On the big screen there were wild scenes in Chicago. Meanwhile, Geneva was more staid as people stared long and hard in disbelief, then clapped, cheered and hugged each other.
Obama is president. Yes, really.
"I'm so relieved," said Tara Lee Vaughn. "I'll maybe celebrate by going back to sleep, as I can now sleep peacefully since we have good things to look forward to."
"It's the rebirth of America," said Andy Sundberg, spokesman for the American Citizens Abroad organisation. "I think so many people in so many countries want the real America to come back. It's not so much Obama but America's expression of belief in itself."
"I think Americans will have reason to smile again," said Valerie Mims. "It's going to be very difficult and will take a long time to turn the battleship around, but people now have hope."
For his part, Obama said in his victory speech that "a new dawn of American leadership is at hand".
Back in Geneva, given the time difference and their heavy losses, McCain supporters were conspicuous by their absence.
But just before he left, Olenick had laid bare his thoughts on the Republicans' future.

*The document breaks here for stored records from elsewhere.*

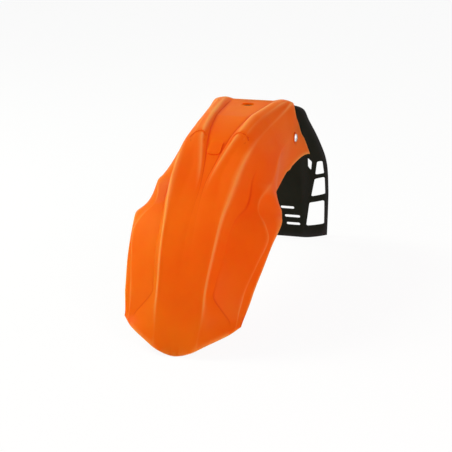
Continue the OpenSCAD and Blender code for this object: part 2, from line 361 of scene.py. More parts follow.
@dataclass(frozen=True)
class RivetMetal:
    """Bright aluminium with a little grime, and painted shade that darkens it where it is seen at a flat
    angle.
    """

    name: str = "rivet_aluminium"
    dull: Colour = (0.6, 0.61, 0.62)
    clean: Colour = (0.86, 0.87, 0.88)
    grime_scale: float = 600.0
    grime_span: Pair = (0.35, 0.55)
    grime_bump: Pair = (0.08, 0.0001)
    # painted shade where the head is seen at a flat angle: its colour, the facing values at which it starts
    # and is full, and its most share
    edge: Colour = (0.06, 0.055, 0.05)
    painted_shade_span: Pair = (0.35, 0.8)
    painted_shade_most: float = 0.9
    rough: Pair = (0.34, 0.22)

    def material(self) -> Material:
        """Returns the material, built from nodes."""
        sheet = NodeSheet.blank(self.name)
        shader = sheet.shader
        grime = sheet.noise(self.grime_scale, 4.0)
        tone = sheet.ramp(grime, self.grime_span, (self.dull, self.clean))
        # painted shade: darker where the surface is seen at a flat angle
        slope = sheet.add("ShaderNodeLayerWeight", Blend=0.5)
        share = sheet.remap(slope.outputs["Facing"], self.painted_shade_span, (0.0, self.painted_shade_most))
        sheet.join(sheet.blend(share, tone, self.edge), shader.inputs["Base Color"])
        sheet.join(sheet.remap(grime, NOISE_SPAN, self.rough), shader.inputs["Roughness"])
        sheet.bump((grime, self.grime_bump))
        sheet.tune(Metallic=1.0)
        return sheet.owner


# Mesh work


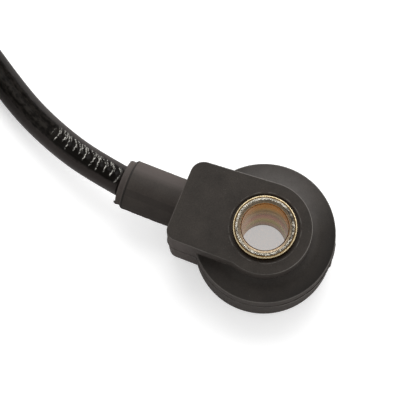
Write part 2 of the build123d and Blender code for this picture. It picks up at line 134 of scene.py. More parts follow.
def mesh_from(name, places, faces):
    """Make a smooth mesh of places in millimetres and faces."""
    mesh = bpy.data.meshes.new(name)
    mesh.from_pydata([Vector(place) * MM for place in places], [], faces)
    mesh.polygons.foreach_set("use_smooth", [True] * len(mesh.polygons))
    mesh.update()
    return mesh


def point_outwards(mesh):
    """Turn every face of a closed mesh outwards."""
    work = bmesh.new()
    work.from_mesh(mesh)
    bmesh.ops.recalc_face_normals(work, faces=work.faces)
    work.to_mesh(mesh)
    work.free()


def tube_mesh(name, places, sides, layer, unroll):
    """Make a closed tube of rows of places, with a UV layer that unroll gives for a row and a side."""
    last = len(places) // sides - 1
    faces = []
    for row in range(last):
        low, high = row * sides, (row + 1) * sides
        for side in range(sides):
            after = (side + 1) % sides
            faces.append((low + side, low + after, high + after, high + side))
    faces += [tuple(reversed(range(sides))), tuple(range(last * sides, (last + 1) * sides))]
    mesh = mesh_from(name, places, faces)
    spots = mesh.uv_layers.new(name=layer).data
    for number, face in enumerate(mesh.polygons):
        row, side = divmod(number, sides)
        for corner, loop in enumerate(face.loop_indices):
            spots[loop].uv = unroll(min(row + (corner > 1), last), side + (corner in (1, 2)))
    point_outwards(mesh)
    return mesh


def merged_copy(node, name, sharp_angle=30):
    """Copy a CAD node's mesh, join its loose triangles and shade it smooth up to an angle."""
    mesh = frame["nodes"][node].data.copy()
    mesh.name = name
    work = bmesh.new()
    work.from_mesh(mesh)
    bmesh.ops.remove_doubles(work, verts=work.verts, dist=0.002 * MM)
    bmesh.ops.dissolve_degenerate(work, edges=work.edges, dist=0.0005 * MM)
    bmesh.ops.dissolve_limit(work, angle_limit=radians(0.03), verts=work.verts, edges=work.edges)
    bmesh.ops.recalc_face_normals(work, faces=work.faces)
    work.to_mesh(mesh)
    work.free()
    mesh.polygons.foreach_set("use_smooth", [True] * len(mesh.polygons))
    mesh.set_sharp_from_angle(angle=radians(sharp_angle))
    return mesh


def finish_modifiers(piece):
    """Turn a piece and its modifiers into a plain mesh."""
    bpy.context.view_layer.update()
    seen = piece.evaluated_get(bpy.context.evaluated_depsgraph_get())
    mesh = bpy.data.meshes.new_from_object(seen)
    piece.modifiers.clear()
    piece.data = mesh
    return piece


def weigh_normals(piece):
    """Let the large faces set the shading, so that flat faces stay flat beside a rounding."""
    weigh = piece.modifiers.new("weigh", "WEIGHTED_NORMAL")
    weigh.keep_sharp = True
    weigh.weight = 80
    return finish_modifiers(piece)


def true_normals(piece):
    """Give flat and turned faces the normals of their true surfaces, which loose triangles only come near."""
    mesh = piece.data
    normals = [corner.vector.copy() for corner in mesh.corner_normals]
    up = Vector((0, 0, 1))
    slope = radians(disc_top_slope)

    def on_slope(spot):
        """Give the normal of the disc's sloping top at a place."""
        return Vector((spot.x, spot.y, 0)).normalized() * sin(slope) + up * cos(slope)

    def away_from(along, spot):
        """Give the way to a place from the stub's axis or the bore's."""
        spot = spot - parting_z * MM * up
        return spot - spot.dot(along) * along

    for face in mesh.polygons:
        on_stub = stub_mouth_x < face.center.x / MM < block_end_x - 0.7
        along = Vector((1, 0, 0)) if on_stub else up
        spots = {loop: mesh.vertices[mesh.loops[loop].vertex_index].co for loop in face.loop_indices}
        rise = face.normal.dot(along)
        lean = face.normal - rise * along
        middle = away_from(along, face.center)
        # a narrow facet whose normal points straight away from the axis is part of a turned surface
        turned = (lean.length > 0.05 and middle.length > MM
                  and abs(lean.normalized().dot(middle.normalized())) > cos(radians(5))
                  and all(away_from(along, spot).angle(middle) < radians(20 if on_stub else 10)
                          for spot in spots.values()))
        for loop, spot in spots.items():
            if abs(face.normal.z) > 0.99999 and not on_stub:
                normals[loop] = face.normal.copy()
            elif face.normal.dot(on_slope(face.center)) > cos(radians(1)):
                normals[loop] = on_slope(spot)
            elif turned:
                way = 1 if lean.dot(middle) > 0 else -1
                normals[loop] = rise * along + way * lean.length * away_from(along, spot).normalized()
            elif (normals[loop] - face.normal).length > 0.2:
                normals[loop] = face.normal.copy()
    mesh.normals_split_custom_set(normals)
    return piece


# ---------------------------------------------------------------- node helpers

class Flow:
    """What a node gives out. Sums and comparisons of flows are written plainly, and each adds a math node."""

    def __init__(self, socket):
        self.socket = socket
        self.tree = socket.id_data

    def __add__(self, other):
        return calc("ADD", self, other)

    def __sub__(self, other):
        return calc("SUBTRACT", self, other)

    def __rsub__(self, other):
        return calc("SUBTRACT", other, self)

    def __mul__(self, other):
        return calc("MULTIPLY", self, other)

    def __truediv__(self, other):
        return calc("DIVIDE", self, other)

    def __gt__(self, other):
        return calc("GREATER_THAN", self, other)

    def __lt__(self, other):
        return calc("LESS_THAN", self, other)

    def __abs__(self):
        return calc("ABSOLUTE", self)


def tree_of(*values):
    """Give the node tree of the first flow among some values."""
    return next(value.tree for value in values if isinstance(value, Flow))


def put(socket, value):
    """Link a flow to a node's input, or set the input to a plain value."""
    if isinstance(value, Flow):
        socket.id_data.links.new(value.socket, socket)
    else:
        socket.default_value = (*value, 1) if socket.type == "RGBA" else value


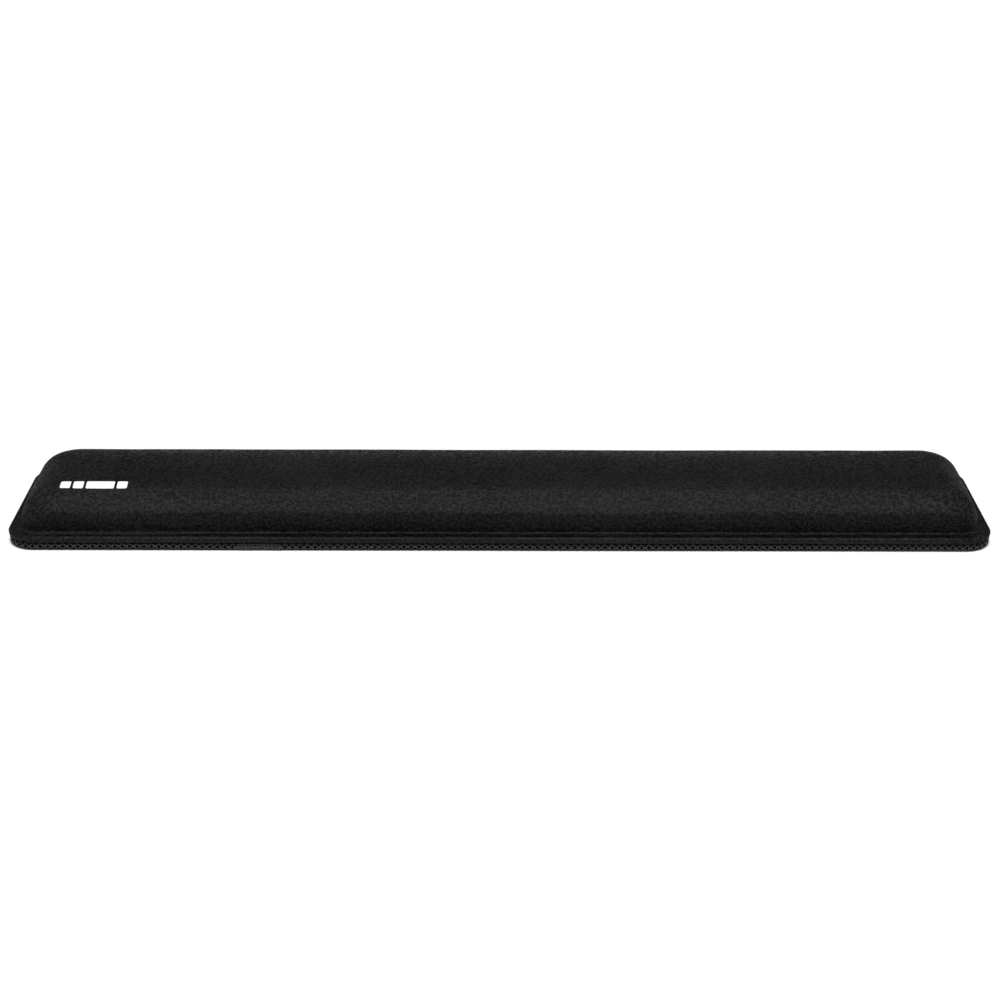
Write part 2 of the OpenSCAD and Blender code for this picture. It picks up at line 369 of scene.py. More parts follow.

"Whoever wins will be the President of the United States and we have to support them the best we can," he said.
swissinfo, Simon Bradley in Geneva
A president's last stand
Bush still has more than two months in office. During the final days in power, presidents typically work to push through policies often considered too politically touchy for an official seeking re-election to champion.
The current president is no exception and aides are working to strengthen ways for law enforcement to collect information on suspects in the fight against terrorism. Others are looking to weaken rules regarding pollution controls on coal-fired power plants and to relax laws regarding endangered species. Abortion policies could also be tightened before Bush leaves.
When Bill Clinton left office in early 2001 he granted 140 pardons – including one to his own brother – and declared vast swaths of the western portion of the US off-limits to logging and mining. He also prohibited the construction of new roads through many areas of National Forests, which the Bush administration worked to undo.